Menteri Investasi/Kepala Badan Koordinasi Penanaman Modal (BKPM) Bahlil Lahadalia sebelumnya menyebut RI masih membuka keran investasi terhadap perusahaan pembuat baterai EV. Dia juga menyampaikan ambisi negara sebagai pusat industri baterai EV di global.
“Kita akan buka terus. Kita mau jadikan Indonesia sebagai pusat industri baterai EV terbesar di dunia,” kata Bahlil di sela Rakernas HIPMI di Tangerang, Kamis (31/8/2023).
Menurutnya, hingga saat ini juga sudah terdapat beberapa perusahaan global di Indonesia yang telah berinvestasi dalam industri tersebut, mulai dari raksasa baterai Contemporary Amperex Technology Co. Ltd. (CATL) hingga LG Energy Solutions (LGES).
Anak usaha holding BUMN pertambangan PT Mineral Industri Indonesias (MIND ID), yaitu Indonesia Battery Corporation (IBC) juga disebut akan memproduksi baterai kendaraan berbasis listrik atau EV hingga 46 GWh ada 2034.
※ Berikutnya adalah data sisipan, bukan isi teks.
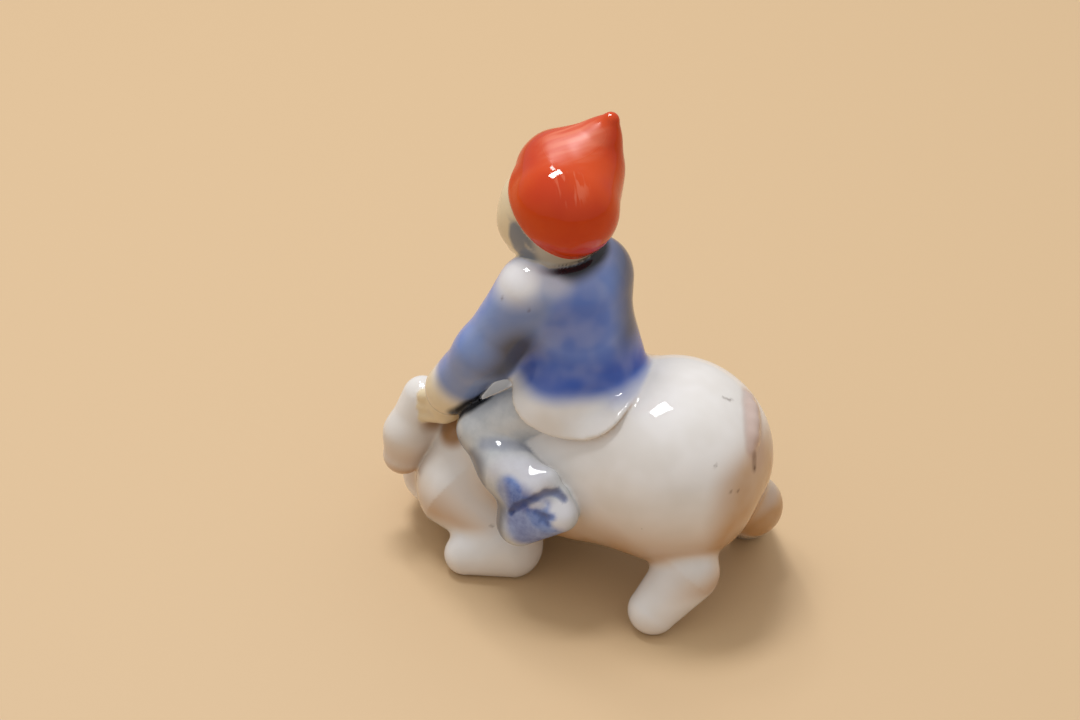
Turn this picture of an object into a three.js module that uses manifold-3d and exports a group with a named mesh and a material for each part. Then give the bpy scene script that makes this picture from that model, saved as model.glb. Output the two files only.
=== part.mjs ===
// An elf in a peaked cap riding a pig: a small glazed porcelain figurine, cast in one piece.
// Millimetres, +Z up. The pig faces -X, its left side faces -Y, and its feet stand on z = 0.
// The form is a distance field, joined from rounded lobes and limbs and carved by others. Its
// surface is meshed finely, thinned where it is nearly flat, and cut level under the feet.
import * as THREE from "three";
import Module from "manifold-3d";

// Driving dimensions
const LEFT = -1;
const RIGHT = 1;
const GLAZE = 0.35; // how softly the glaze rounds a crease
const RUMP = { x: 5.5, y: 1.0, z: 13.2, radius: 9.2 };
const BARREL = { x: -3.0, z: 11.8, length: 11, width: 9.0, height: 8.8 };
const CHEST = { x: -12.0, z: 9.4, radius: 7.4 };
const PIG_HEAD = { x: -16.8, y: -0.4, z: 5.8, radius: 5.3, turn: 0.5 };
const COAT = 0.85; // how far the coat's skirt stands off the pig
const THINS_OVER = 2.5; // the way in from its rear edge in which the skirt gains its thickness
const SEAT = { x: -3.9, z: 22.5 };
const SHOULDER = { x: -5.2, z: 30.5, radius: 2.4, half: 3.3, turn: 0.45 };
const HEAD = { x: -7.3, y: 0.4, z: 37.1, radius: 4.9, turn: 0.33 };
// The cap's stations of [x, y, z, radius], from the back of its bulb to its crown and then its tip
const BULB = [[-4.75, -0.25, 38.1, 4.25], [-5.8, -0.5, 38.5, 4.25], [-7.2, 2.75, 39.35, 4.2]];
const PEAK = [[-5.8, 3.75, 40.05, 3.8], [-4.6, 5.05, 42.9, 1.65], [-3.75, 5.5, 44.85, 0.7]];
const RIM = { at: [-6.87, 0.25, 36.9], faces: [-0.645, 0.019, -0.764] };
const SKULL = { at: [0, 0, 0.1], half: [4.9, 4.55, 4.4] }; // the elf's, from the middle of the head
const CAP_WALL = 0.25;
const NECK = { x: -6.1, lean: -0.8, foot: 31, top: 35, radius: 3.4 };
const TAIL = { y: -0.1, z: 17.1, across: 5.1, climb: 1.75, lift: -0.3, radius: 0.9, taper: 0.02 };
const SOLE_DEPTH = 4; // more than any foot reaches below the floor before it is cut level
const FLOOR_SIDE = 200;
const MESH_STEP = 0.45;
const TRIANGLES = 9000;
const PASSES = [6, 3, 1.5, 1]; // each pass of the thinning stops at this many times the last count
const HOLD = 1e-3; // how firmly a merged point is held to the middle of its edge
const EVENNESS = 1e-5; // how much more a long edge costs
const SLIVER = 0.04; // the least area of a triangle, against its longest side squared
const TURN = 0.5; // the least cosine between a triangle's old and new normals
const CLEAR = 0.05; // how near a crossing may come to the end of its edge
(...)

Direktur Utama MIND ID Hendi Prio Santoso memperkirakan Indonesia bakal sanggup memenuhi 50% dari kebutuhan EV global pada 2040. Dia juga memprediksi peningkatan permintaan baterai EV sebanyak 5.000 GWH pada 2030.
"Karena MIND ID juga bertujuan untuk menjadi 5 besar perusahaan pertambangan global pada 2033, kami siap berkontribusi terhadap pemenuhan permintaan global akan bahan baterai EV melalui produk olahan kami yang berasal dari komoditas yang ada serta komoditas potensial di masa depan," ujarnya di sela Asean Energy Bussines Forum (AEBF) 2023 di Bali, Jumat (25/8/2023).